Retype, exactly as written, every line from the one containing "in imported if" down to the one containing "# Sizes of the screw's", including both, and nothing else.

[Start of Source material]

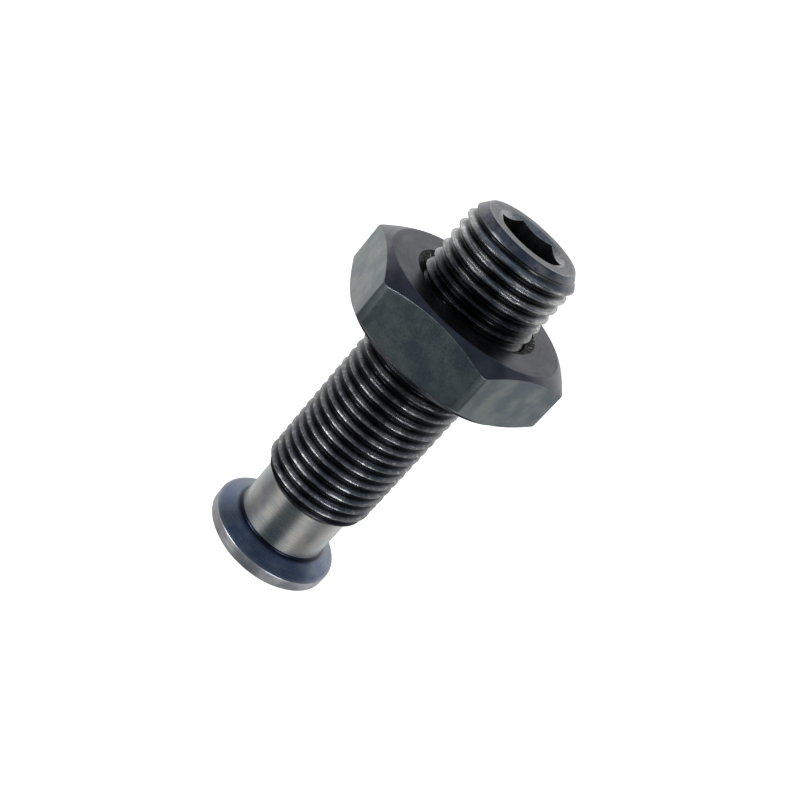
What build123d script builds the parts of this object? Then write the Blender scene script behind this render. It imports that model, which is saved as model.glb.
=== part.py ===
"""Height-adjusting screw and lock nut of a quick change tool holder.

The screw stands upright on its round foot. The foot hooks under the tool post's lip, the neck above it
leaves room for that lip, and the M10 x 1 thread turns in the tool holder, driven by a hexagon key from
the top. The thin hexagon nut jams against the holder and locks the height.

Frame: the origin is the middle of the foot's underside, +Z runs along the screw towards the socket, and
+X goes through two corners of the socket.
"""

from build123d import *
import os
from math import ceil, radians, sqrt, tan

# Driving dimensions, in mm and degrees ----------------------------------------------------------

total_length = 35.5

foot_diameter = 11.8
foot_bevel_width = 0.37  # round the underside, across the radius
foot_bevel_height = 0.35
foot_rim_top = 1.3
foot_cone_angle = 30.0  # from the horizontal
neck_diameter = 8.2
neck_fillet = 0.3

# M10 x 1, right-handed, with the basic profile's 60 degree flanks
thread_diameter = 10.0
thread_pitch = 1.0
thread_flank_angle = 30.0  # each flank, from the plane across the axis
thread_depth = 0.6134 * thread_pitch
crest_width = thread_pitch / 8
thread_start = 7.75  # the lowest full turn
thread_lead_in = 1.1  # height of the bevel at the top end
top_face_diameter = 8.3
groove_height_at_x = 5.95  # where the groove starts, on the +X side, below the thread

socket_across_flats = 5.0
socket_depth = 6.0
socket_mouth_diameter = 6.2
socket_mouth_angle = 60.0  # half of the 120 degree countersink
socket_drill_diameter = 4.9
socket_drill_angle = 59.0  # half of the drill's point

nut_across_flats = 17.0
nut_height = 5.5  # the bearing face included
nut_underside = 23.45  # height above the foot, where the nut was left
nut_turn_at_rest = -5.6  # a corner's angle from +X
nut_chamfer_circle = 0.95 * nut_across_flats
nut_chamfer_angle = 30.0
nut_mouth_diameter = 11.4  # countersink of the thread, at both ends
nut_mouth_angle = 60.0  # half of the 120 degree countersink
bearing_face_diameter = 15.8
bearing_face_height = 0.3

# How far the nut's thread stands off the screw's, so that it runs freely
radial_clearance = 0.10
flank_clearance = 0.08  # along the axis

# How far a cutter stands out of the surface that it cuts, and how near an edge is to its stated height
thread_overcut = 0.05
blank_overcut = 1.0
edge_tolerance = 0.01

# Worked out from the driving dimensions ---------------------------------------------------------

foot_radius = foot_diameter / 2
neck_radius = neck_diameter / 2
thread_radius = thread_diameter / 2
root_radius = thread_radius - thread_depth
flank_slope = tan(radians(thread_flank_angle))

cone_top = foot_rim_top + (foot_radius - neck_radius) * tan(radians(foot_cone_angle))
thread_end = thread_start - (thread_radius - neck_radius)  # a 45 degree bevel down to the neck
thread_top = total_length - thread_lead_in

socket_floor = total_length - socket_depth
drill_radius = socket_drill_diameter / 2
drill_tip = socket_floor - drill_radius / tan(radians(socket_drill_angle))
socket_mouth_radius = socket_mouth_diameter / 2
socket_mouth_bottom = total_length - socket_mouth_radius / tan(radians(socket_mouth_angle))

nut_top = nut_underside + nut_height
nut_body_bottom = nut_underside + bearing_face_height
nut_bore_radius = root_radius + radial_clearance
nut_mouth_radius = nut_mouth_diameter / 2
nut_mouth_depth = (nut_mouth_radius - nut_bore_radius) / tan(radians(nut_mouth_angle))
nut_chamfer_radius = nut_chamfer_circle / 2
nut_blank_radius = nut_across_flats / sqrt(3) + blank_overcut
nut_chamfer_height = (nut_blank_radius - nut_chamfer_radius) * tan(radians(nut_chamfer_angle))

screw_groove_turns = ceil((total_length - groove_height_at_x) / thread_pitch)

# the nut's groove holds the screw's ridge, half a pitch from the screw's groove, and starts below the nut
turns_below_nut = int((nut_underside - groove_height_at_x) / thread_pitch) - 1
nut_groove_start = groove_height_at_x + (turns_below_nut + 0.5) * thread_pitch
nut_groove_turns = ceil((nut_top - nut_groove_start) / thread_pitch) + 1


def screw_groove_half_width(radius):
    """Half the width, along the axis, of the groove in the screw at a radius."""
    return (thread_pitch - crest_width) / 2 - (thread_radius - radius) * flank_slope


def nut_groove_half_width(radius):
    """Half the width of the groove in the nut, which takes the screw's ridge and its clearance."""
    return thread_pitch / 2 - screw_groove_half_width(radius) + flank_clearance


def cut_helical_groove(start_height, turns, inner_radius, outer_radius, half_width):
    """Cut a right-handed groove from the part being built, turn by turn, from the +X side upwards."""
    middle_radius = (inner_radius + outer_radius) / 2
    for turn in range(turns):
        height = start_height + turn * thread_pitch
        with BuildLine() as path:
            Helix(thread_pitch, thread_pitch, middle_radius, center=(0, 0, height))
        with BuildSketch(Plane.XZ) as profile:
            with BuildLine():
                Polyline(
                    (inner_radius, height - half_width(inner_radius)),
                    (outer_radius, height - half_width(outer_radius)),
                    (outer_radius, height + half_width(outer_radius)),
                    (inner_radius, height + half_width(inner_radius)),
                    close=True,
                )
            make_face()
        sweep(profile.sketch, path=path.line, is_frenet=True, mode=Mode.SUBTRACT)


# Adjusting screw: one turned piece, from the foot to the key's socket ---------------------------

with BuildPart() as adjusting_screw:
    with BuildSketch(Plane.XZ):
        with BuildLine():
            Polyline(
                (0, 0),
                (foot_radius - foot_bevel_width, 0),
                (foot_radius, foot_bevel_height),
                (foot_radius, foot_rim_top),
                (neck_radius, cone_top),
                (neck_radius, thread_end),
                (thread_radius, thread_start),
                (thread_radius, thread_top),
                (top_face_diameter / 2, total_length),
                (0, total_length),
                close=True,
            )
        make_face()
    revolve(axis=Axis.Z)
    neck_base = adjusting_screw.edges().filter_by_position(
        Axis.Z, cone_top - edge_tolerance, cone_top + edge_tolerance
    )
    fillet(neck_base, neck_fillet)

    # the socket: the hexagon, the drill's point below it and the countersunk mouth
    with BuildSketch(Plane.XY.offset(total_length)):
        RegularPolygon(socket_across_flats / 2, 6, major_radius=False)
    extrude(amount=-socket_depth, mode=Mode.SUBTRACT)
    with BuildSketch(Plane.XZ):
        with BuildLine():
            Polyline((0, drill_tip), (drill_radius, socket_floor), (0, socket_floor), close=True)
        make_face()
        with BuildLine():
            Polyline(
                (0, socket_mouth_bottom),
                (socket_mouth_radius, total_length),
                (0, total_length),
                close=True,
            )
        make_face()
    revolve(axis=Axis.Z, mode=Mode.SUBTRACT)

    cut_helical_groove(
        groove_height_at_x,
        screw_groove_turns,
        root_radius,
        thread_radius + thread_overcut,
        screw_groove_half_width,
    )
adjusting_screw.part.label = "adjusting_screw"


# Lock nut, above its bearing face ---------------------------------------------------------------

with BuildPart() as lock_nut:
    with BuildSketch(Plane.XY.offset(nut_body_bottom)):
        RegularPolygon(nut_across_flats / 2, 6, major_radius=False, rotation=nut_turn_at_rest)
    extrude(amount=nut_top - nut_body_bottom)

    # a cone at each end turns the corners away, from the chamfer circle outwards
    with BuildSketch(Plane.XZ):
        with BuildLine():
            Polyline(
                (0, nut_body_bottom),
                (nut_chamfer_radius, nut_body_bottom),
                (nut_blank_radius, nut_body_bottom + nut_chamfer_height),
                (nut_blank_radius, nut_top - nut_chamfer_height),
                (nut_chamfer_radius, nut_top),
                (0, nut_top),
                close=True,
            )
        make_face()
    revolve(axis=Axis.Z, mode=Mode.INTERSECT)

    # the bore, with a countersink at both ends
    with BuildSketch(Plane.XZ):
        with BuildLine():
            Polyline(
                (0, nut_body_bottom),
                (nut_mouth_radius, nut_body_bottom),
                (nut_bore_radius, nut_body_bottom + nut_mouth_depth),
                (nut_bore_radius, nut_top - nut_mouth_depth),
                (nut_mouth_radius, nut_top),
                (0, nut_top),
                close=True,
            )
        make_face()
    revolve(axis=Axis.Z, mode=Mode.SUBTRACT)

    cut_helical_groove(
        nut_groove_start,
        nut_groove_turns,
        nut_bore_radius - thread_overcut,
        thread_radius + radial_clearance,
        nut_groove_half_width,
    )
lock_nut.part.label = "lock_nut"


# The nut's bearing face, the low ring on its underside that jams against the tool holder --------

with BuildPart() as nut_bearing_face:
    with BuildSketch(Plane.XY.offset(nut_underside)):
        Circle(bearing_face_diameter / 2)
        Circle(nut_mouth_radius, mode=Mode.SUBTRACT)
    extrude(amount=bearing_face_height)
nut_bearing_face.part.label = "nut_bearing_face"


# Write the pieces -------------------------------------------------------------------------------

os.makedirs("parts", exist_ok=True)
export_step(adjusting_screw.part, "parts/adjusting_screw.step")
export_step(lock_nut.part, "parts/lock_nut.step")
export_step(nut_bearing_face.part, "parts/nut_bearing_face.step")
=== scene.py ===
"""Looks of a tool holder's height screw and its lock nut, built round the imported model.

The screw is a turned, black-oxidised piece whose neck, rim and thread crests are rubbed bright. The
nut is oxidised hexagon bar. Every mesh is a closed skin round the Z axis: rows of points follow the
outline, columns go round it, and the threads are rows that climb with the helix. Outlines are in
millimetres, and the camera looks from the -Y side.
"""

from math import atan2, ceil, cos, pi, radians, sin, tan

import bmesh
import bpy
import numpy as np
from mathutils import Matrix, Vector, noise


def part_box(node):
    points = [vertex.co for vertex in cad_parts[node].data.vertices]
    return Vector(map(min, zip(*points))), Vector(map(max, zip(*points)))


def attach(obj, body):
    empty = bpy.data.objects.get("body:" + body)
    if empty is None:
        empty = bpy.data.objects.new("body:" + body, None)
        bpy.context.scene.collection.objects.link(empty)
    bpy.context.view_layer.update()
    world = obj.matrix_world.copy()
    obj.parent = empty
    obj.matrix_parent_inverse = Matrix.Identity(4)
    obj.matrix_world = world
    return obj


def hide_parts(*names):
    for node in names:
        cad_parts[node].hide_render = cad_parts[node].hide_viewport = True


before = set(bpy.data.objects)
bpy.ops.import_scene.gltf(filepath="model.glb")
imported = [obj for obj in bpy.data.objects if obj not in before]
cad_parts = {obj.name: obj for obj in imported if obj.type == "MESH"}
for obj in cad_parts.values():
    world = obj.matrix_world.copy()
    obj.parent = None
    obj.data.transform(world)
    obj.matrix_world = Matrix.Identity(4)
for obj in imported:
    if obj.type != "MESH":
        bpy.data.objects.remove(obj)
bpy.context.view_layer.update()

MM = 0.001  # one millimetre, in metres

# Sizes read from the frame, in mm ---------------------------------------------------------------


def box_in_mm(node):
    """The lowest and highest corners of a CAD node, in mm."""
    low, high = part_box(node)
    return low / MM, high / MM


_, screw_high = box_in_mm("adjusting_screw")
nut_low, nut_high = box_in_mm("lock_nut")
ring_low, ring_high = box_in_mm("nut_bearing_face")

TOTAL_LENGTH = screw_high.z
FOOT_RADIUS = screw_high.x
NUT_BOTTOM = nut_low.z
NUT_TOP = nut_high.z
RING_BOTTOM = ring_low.z
RING_RADIUS = ring_high.x

# Sizes of the screw's features, in mm, as in the CAD --------------------------------------------

FOOT_BEVEL_WIDTH = 0.37
FOOT_BEVEL_HEIGHT = 0.35
FOOT_RIM_TOP = 1.3
FOOT_CONE_SLOPE = tan(radians(30))
NECK_RADIUS = 4.1
NECK_FILLET_TANGENT = 0.17
PITCH = 1.0
THREAD_RADIUS = 5.0
THREAD_DEPTH = 0.6134
THREAD_START = 7.75
THREAD_TOP = 34.4
NECK_TOP = THREAD_START - THREAD_RADIUS + NECK_RADIUS  # below the thread's 45 degree bevel
GROOVE_HEIGHT_AT_X = 5.95  # where a groove's middle crosses the +X side
FLANK_SLOPE = tan(radians(30))
CREST_WIDTH = PITCH / 8
TOP_FACE_RADIUS = 4.15
TOP_BEVEL_SLOPE = 0.85 / 1.1  # radius lost over height, above the thread
SOCKET_APOTHEM = 2.5
SOCKET_DEPTH = 6.0
SOCKET_MOUTH_RADIUS = 3.1
SOCKET_DRILL_RADIUS = 2.45
DRILL_SLOPE = 1 / tan(radians(59))

# Sizes of the nut's features, in mm, as in the CAD, but for its rounded corners -----------------

NUT_APOTHEM = 8.5
NUT_CORNER_ROUNDING = 0.8  # radius, as in the photo, where the CAD's corners are sharp
NUT_CORNER_RADIUS = (NUT_APOTHEM - NUT_CORNER_ROUNDING) / cos(pi / 6) + NUT_CORNER_ROUNDING
NUT_TURN = radians(-5.6)  # a corner's angle from +X
CHAMFER_RADIUS = 0.95 * NUT_APOTHEM
CHAMFER_SLOPE = tan(radians(30))
MOUTH_RADIUS = 5.7
BORE_RADIUS = 4.487
NUT_GROOVE_RADIUS = 5.1
FLANK_CLEARANCE = 0.08  # along the axis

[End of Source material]

▶ _Finished task_:
cad_parts = {obj.name: obj for obj in imported if obj.type == "MESH"}
for obj in cad_parts.values():
    world = obj.matrix_world.copy()
    obj.parent = None
    obj.data.transform(world)
    obj.matrix_world = Matrix.Identity(4)
for obj in imported:
    if obj.type != "MESH":
        bpy.data.objects.remove(obj)
bpy.context.view_layer.update()

MM = 0.001  # one millimetre, in metres

# Sizes read from the frame, in mm ---------------------------------------------------------------


def box_in_mm(node):
    """The lowest and highest corners of a CAD node, in mm."""
    low, high = part_box(node)
    return low / MM, high / MM


_, screw_high = box_in_mm("adjusting_screw")
nut_low, nut_high = box_in_mm("lock_nut")
ring_low, ring_high = box_in_mm("nut_bearing_face")

TOTAL_LENGTH = screw_high.z
FOOT_RADIUS = screw_high.x
NUT_BOTTOM = nut_low.z
NUT_TOP = nut_high.z
RING_BOTTOM = ring_low.z
RING_RADIUS = ring_high.x

# Sizes of the screw's features, in mm, as in the CAD --------------------------------------------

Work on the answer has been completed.